◆ DATASET CONTENT:
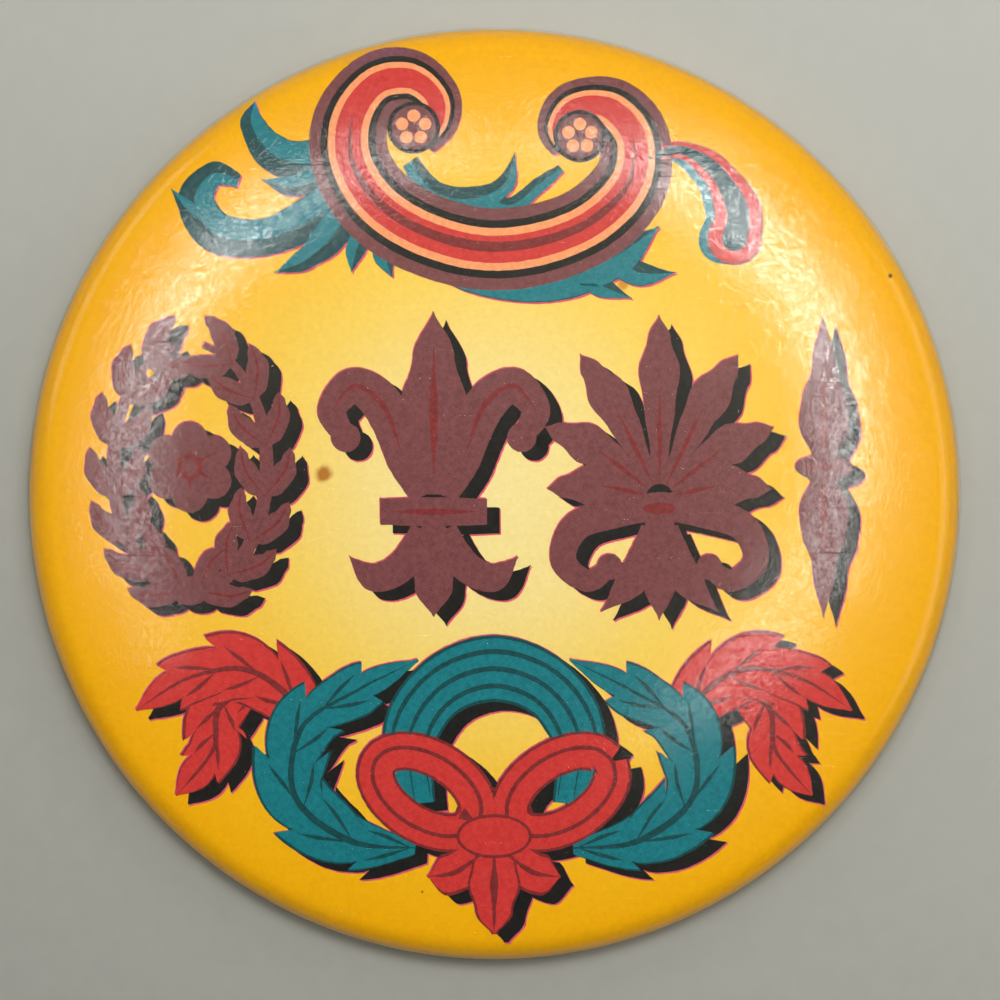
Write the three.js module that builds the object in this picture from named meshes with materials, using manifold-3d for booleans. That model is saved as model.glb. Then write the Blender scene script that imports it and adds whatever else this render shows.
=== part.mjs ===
import * as THREE from 'three';
import { mergeVertices } from 'three/addons/utils/BufferGeometryUtils.js';
import Module from 'manifold-3d';

// A 55 mm button badge, upright as it is worn: X across the face, Y from the face to the
// back, Z up. The origin is the centre of the back rim, where the badge meets the cloth.
// Sizes are in millimetres. Revolved outlines are (radius, y) pairs about the Y axis.

const badgeRadius = 27.5;
const badgeDepth = 6;          // back rim to the top of the dome
const crownRadius = 140;       // the gently domed face
const edgeRadius = 2;          // where the face turns down to the skirt
const curlRadius = 1;          // where the skirt turns in at the back
const backFlat = 1.5;          // flat stretch of the back rim
const tuckRadius = 0.75;       // where the rim turns in under itself

const filmThickness = 0.12;
const paperThickness = 0.12;
const shellThickness = 0.25;
const layerGap = 0.02;
const filmTuck = 1.3;          // how deep each layer's edge ends behind the rim
const paperTuck = 1.2;
const shellTuck = 1.1;

const plateThickness = 0.25;
const plateRecess = 2.5;       // the back plate's field lies this far inside the rim
const plateBend = 0.5;
const beadRadius = 0.65;       // the raised ring round the field
const beadCentre = 23.35;
const beadHeight = 0.95;
const flangeBend = 0.25;
const flangeDepth = 1.6;
const flangeRadius = 26.5;

const strapPlaces = [-8, 8];
const strapWidth = 3;
const strapClearance = 0.12;

const wireRadius = 0.4;
const coilRadius = 1.1;        // to the middle of the wire
const coilPitch = 0.88;
const coilTurns = 1.5;
const coilSplit = [0.94, 1.07]; // the leg's wire ends and the arm's wire starts, in turns
const coilX = -15.5;
const pinLean = THREE.MathUtils.degToRad(35);
const pinHeight = 3;           // the leg lies above the middle, so the badge hangs upright
const legGap = 0.08;           // between the leg and the plate
const hookX = 14;
const hookReach = 0.92;        // between the middles of the hook's and the arm's wire
const hookEnd = THREE.MathUtils.degToRad(-38);
const armDrop = 0.54;          // how far the arm leans in at the hook
const taperX = 12;
const tipX = 16.2;
const tipRadius = 0.05;

const ringSegments = 36;
const arcDivisions = 2;        // an arc gets twice as many segments
const wireSides = 8;
const wireStep = 0.5;

const wasm = await Module();
wasm.setup();

function toSolid(geometry) {
  const bare = geometry.clone();
  bare.deleteAttribute('normal');
  bare.deleteAttribute('uv');
  const merged = mergeVertices(bare, 1e-5);
  return new wasm.Manifold(new wasm.Mesh({
    numProp: 3,
    vertProperties: merged.attributes.position.array,
    triVerts: merged.index.array,
  }));
}

function toGeometry(solid) {
  const mesh = solid.getMesh();
  const geometry = new THREE.BufferGeometry();
  geometry.setAttribute('position', new THREE.BufferAttribute(mesh.vertProperties, 3));
  geometry.setIndex(new THREE.BufferAttribute(mesh.triVerts, 1));
  geometry.computeVertexNormals();
  return geometry;
}

// The badge's outer outline, set in by the given depth, from the crown to the tucked edge.
function skinLine(inset, tuck) {
  const right = Math.PI / 2;
  const crownCentre = crownRadius - badgeDepth;
  const edgeCentre = badgeRadius - edgeRadius;
  const slope = Math.asin(edgeCentre / (crownRadius - edgeRadius));
  const edgeY = crownCentre - (crownRadius - edgeRadius) * Math.cos(slope);
  const curlCentre = badgeRadius - curlRadius;
  const tuckCentre = curlCentre - backFlat;
  const line = new THREE.Path();
  line.moveTo(0, inset - badgeDepth);
  line.absarc(0, crownCentre, crownRadius - inset, -right, slope - right);
  line.absarc(edgeCentre, edgeY, edgeRadius - inset, slope - right, 0);
  line.absarc(curlCentre, -curlRadius, curlRadius - inset, 0, right);
  line.absarc(tuckCentre, -tuckRadius, tuckRadius - inset, right, 2 * right);
  line.lineTo(tuckCentre - tuckRadius + inset, -tuck);
  return line.getPoints(arcDivisions);
}

function lathe(outline) {
  return new THREE.LatheGeometry(outline, ringSegments);
}

function skin(inset, thickness, tuck) {
  const inner = skinLine(inset + thickness, tuck).reverse();
  return lathe([...skinLine(inset, tuck), ...inner]);
}

// One face of the back plate's sheet, half a thickness to either side of its middle.
function plateLine(side) {
  const right = Math.PI / 2;
  const fieldY = -plateRecess - plateThickness / 2;
  const wallRadius = beadCentre - beadRadius;
  const outerWall = beadCentre + beadRadius;
  const bendCentre = wallRadius - plateBend;
  const flangeCentre = outerWall + flangeBend;
  const line = new THREE.Path();
  line.moveTo(0, fieldY + side);
  line.lineTo(bendCentre, fieldY + side);
  line.absarc(bendCentre, fieldY + plateBend, plateBend - side, -right, 0);
  line.absarc(beadCentre, -beadHeight, beadRadius + side, 2 * right, 0, true);
  line.absarc(flangeCentre, flangeBend - flangeDepth, flangeBend - side, 2 * right, 3 * right);
  line.lineTo(flangeRadius, side - flangeDepth);
  return line.getPoints(arcDivisions);
}

const legY = wireRadius + legGap - plateRecess;

// A strap is a strip of the plate raised over the pin's leg, with the slot it leaves.
function strapOutline() {
  const inner = wireRadius + strapClearance;
  const outer = inner + plateThickness;
  const foot = -plateRecess - plateThickness / 2;
  const shape = new THREE.Shape();
  shape.moveTo(outer, foot);
  shape.absarc(0, legY, outer, 0, Math.PI);
  shape.lineTo(-outer, foot);
  shape.lineTo(-inner, foot);
  shape.absarc(0, legY, inner, Math.PI, 0, true);
  shape.lineTo(inner, foot);
  return shape;
}

function backPlate() {
  const outline = [...plateLine(-plateThickness / 2), ...plateLine(plateThickness / 2).reverse()];
  let plate = toSolid(lathe(outline));
  for (const x of strapPlaces) {
    const slot = new THREE.BoxGeometry(strapWidth, 1, 2 * (wireRadius + strapClearance));
    slot.translate(x, -plateRecess, pinHeight);
    const strap = new THREE.ExtrudeGeometry(strapOutline(), {
      depth: strapWidth,
      bevelEnabled: false,
      curveSegments: 4,
    });
    strap.translate(0, 0, -strapWidth / 2);
    strap.rotateY(Math.PI / 2);
    strap.translate(x, 0, pinHeight);
    plate = plate.subtract(toSolid(slot)).add(toSolid(strap));
  }
  return toGeometry(plate);
}

// A round arc or a helix: it turns from along the first direction towards the second.
class TurnCurve extends THREE.Curve {
  constructor({ centre, first, second, radius, from, to, rise = new THREE.Vector3() }) {
    super();
    Object.assign(this, { centre, first, second, radius, from, to, rise });
  }

  getPoint(t, target = new THREE.Vector3()) {
    const angle = this.from + (this.to - this.from) * t;
    return target.copy(this.centre)
      .addScaledVector(this.first, this.radius * Math.cos(angle))
      .addScaledVector(this.second, this.radius * Math.sin(angle))
      .addScaledVector(this.rise, t);
  }
}

const across = new THREE.Vector3(1, 0, 0);
const back = new THREE.Vector3(0, 1, 0);
const up = new THREE.Vector3(0, 0, 1);
const outward = new THREE.Vector3(0, Math.cos(pinLean), Math.sin(pinLean));
const hinge = new THREE.Vector3(0, -Math.sin(pinLean), Math.cos(pinLean));
const coilCentre = new THREE.Vector3(coilX, legY, pinHeight).addScaledVector(outward, coilRadius);

// The coil leaves the leg at its lowest point and winds round towards the arm.
function coil(fromTurn, toTurn) {
  const angle = (turn) => -Math.PI / 2 - turn * 2 * Math.PI;
  return new TurnCurve({
    centre: coilCentre.clone().addScaledVector(hinge, -coilPitch * fromTurn),
    first: across,
    second: outward,
    radius: coilRadius,
    from: angle(fromTurn),
    to: angle(toTurn),
    rise: hinge.clone().multiplyScalar(coilPitch * (fromTurn - toTurn)),
  });
}

function wire(path) {
  const section = new THREE.Shape();
  section.absarc(0, 0, wireRadius, 0, 2 * Math.PI);
  return new THREE.ExtrudeGeometry(section, {
    steps: Math.round(path.getLength() / wireStep),
    curveSegments: wireSides / 2,
    extrudePath: path,
  });
}

const armStart = coil(1, coilTurns).getPoint(1);

function armPoint(x) {
  const share = (x - coilX) / (hookX - coilX);
  const point = armStart.clone().addScaledVector(outward, -armDrop * share);
  return point.setX(x);
}

// One length of wire: the hook round the arm's point, the leg under the straps, the coil.
function pinWire() {
  const held = armPoint(hookX);
  const under = held.clone().addScaledVector(up, -hookReach);
  const bendX = hookX - 2;
  const path = new THREE.CurvePath();
  path.add(new TurnCurve({
    centre: held,
    first: back,
    second: up,
    radius: hookReach,
    from: hookEnd,
    to: -Math.PI / 2,
  }));
  path.add(new THREE.CubicBezierCurve3(
    under,
    under.clone().setY(legY + 0.3),
    new THREE.Vector3(hookX - 0.4, legY, pinHeight),
    new THREE.Vector3(bendX, legY, pinHeight),
  ));
  path.add(new THREE.LineCurve3(
    new THREE.Vector3(bendX, legY, pinHeight),
    new THREE.Vector3(coilX, legY, pinHeight),
  ));
  path.add(coil(0, coilSplit[0]));
  return wire(path);
}

// The sprung arm: the last of the coil, the straight arm and its point.
function pinArm() {
  const path = new THREE.CurvePath();
  path.add(coil(coilSplit[1], coilTurns));
  path.add(new THREE.LineCurve3(armStart, armPoint(taperX)));
  const root = armPoint(taperX - 0.2);
  const tip = armPoint(tipX);
  const length = root.distanceTo(tip);
  const point = new THREE.CylinderGeometry(tipRadius, wireRadius * 0.98, length, wireSides);
  const turn = new THREE.Quaternion().setFromUnitVectors(back, tip.clone().sub(root).normalize());
  point.applyQuaternion(turn);
  const middle = root.clone().add(tip).multiplyScalar(0.5);
  point.translate(middle.x, middle.y, middle.z);
  return toGeometry(toSolid(wire(path)).add(toSolid(point)));
}

const film = new THREE.MeshStandardMaterial({
  color: 0xf6efd8,
  roughness: 0.15,
  transparent: true,
  opacity: 0.3,
});
const print = new THREE.MeshStandardMaterial({ color: 0xf4b920, roughness: 0.5 });
const tinplate = new THREE.MeshStandardMaterial({ color: 0xb9bab6, roughness: 0.35, metalness: 1 });
const nickel = new THREE.MeshStandardMaterial({ color: 0xc6c4bd, roughness: 0.2, metalness: 1 });

const paperInset = filmThickness + layerGap;
const shellInset = paperInset + paperThickness + layerGap;
const parts = {
  clear_film: [skin(0, filmThickness, filmTuck), film],
  print_disc: [skin(paperInset, paperThickness, paperTuck), print],
  front_shell: [skin(shellInset, shellThickness, shellTuck), tinplate],
  back_plate: [backPlate(), tinplate],
  pin_wire: [pinWire(), nickel],
  pin_arm: [pinArm(), nickel],
};

const group = new THREE.Group();
for (const [name, [geometry, material]] of Object.entries(parts)) {
  const mesh = new THREE.Mesh(geometry, material);
  mesh.name = name;
  group.add(mesh);
}

export default group;
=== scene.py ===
import math

import bmesh
import bpy
from mathutils import Matrix, Vector, geometry, noise


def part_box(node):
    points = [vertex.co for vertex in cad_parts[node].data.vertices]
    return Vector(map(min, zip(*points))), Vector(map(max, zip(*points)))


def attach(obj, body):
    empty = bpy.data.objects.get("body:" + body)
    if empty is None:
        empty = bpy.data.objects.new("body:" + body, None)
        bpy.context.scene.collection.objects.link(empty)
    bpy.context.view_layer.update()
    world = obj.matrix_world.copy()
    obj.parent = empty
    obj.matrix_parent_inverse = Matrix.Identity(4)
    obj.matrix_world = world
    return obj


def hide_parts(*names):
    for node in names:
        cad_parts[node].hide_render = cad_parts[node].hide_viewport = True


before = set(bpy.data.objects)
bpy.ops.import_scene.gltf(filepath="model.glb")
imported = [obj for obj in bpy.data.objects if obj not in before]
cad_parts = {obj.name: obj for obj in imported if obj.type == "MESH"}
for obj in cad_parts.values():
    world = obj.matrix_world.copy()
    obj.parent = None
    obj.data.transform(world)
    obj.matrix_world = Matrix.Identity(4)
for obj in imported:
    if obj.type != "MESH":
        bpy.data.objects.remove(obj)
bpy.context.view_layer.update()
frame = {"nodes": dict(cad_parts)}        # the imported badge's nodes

mm = 0.001
noise.seed_set(5)        # the vector noise draws from the clock unless it is seeded
print("frame loaded:", ", ".join(frame["nodes"]))


def linearColour(hexColour):
    # an sRGB hex colour as the linear numbers that shaders take
    shares = [int(hexColour[i:i + 2], 16) / 255 for i in (1, 3, 5)]
    return [s / 12.92 if s <= 0.04045 else ((s + 0.055) / 1.055) ** 2.4 for s in shares] + [1.0]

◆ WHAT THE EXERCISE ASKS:
With the first line being the one containing "const group = new THREE.Group();" and the last line the one containing "if empty is", transcribe exactly the lines above that fall in that range.

◆ SOLUTION FOR THIS EXERCISE:
const group = new THREE.Group();
for (const [name, [geometry, material]] of Object.entries(parts)) {
  const mesh = new THREE.Mesh(geometry, material);
  mesh.name = name;
  group.add(mesh);
}

export default group;
=== scene.py ===
import math

import bmesh
import bpy
from mathutils import Matrix, Vector, geometry, noise


def part_box(node):
    points = [vertex.co for vertex in cad_parts[node].data.vertices]
    return Vector(map(min, zip(*points))), Vector(map(max, zip(*points)))


def attach(obj, body):
    empty = bpy.data.objects.get("body:" + body)
    if empty is None:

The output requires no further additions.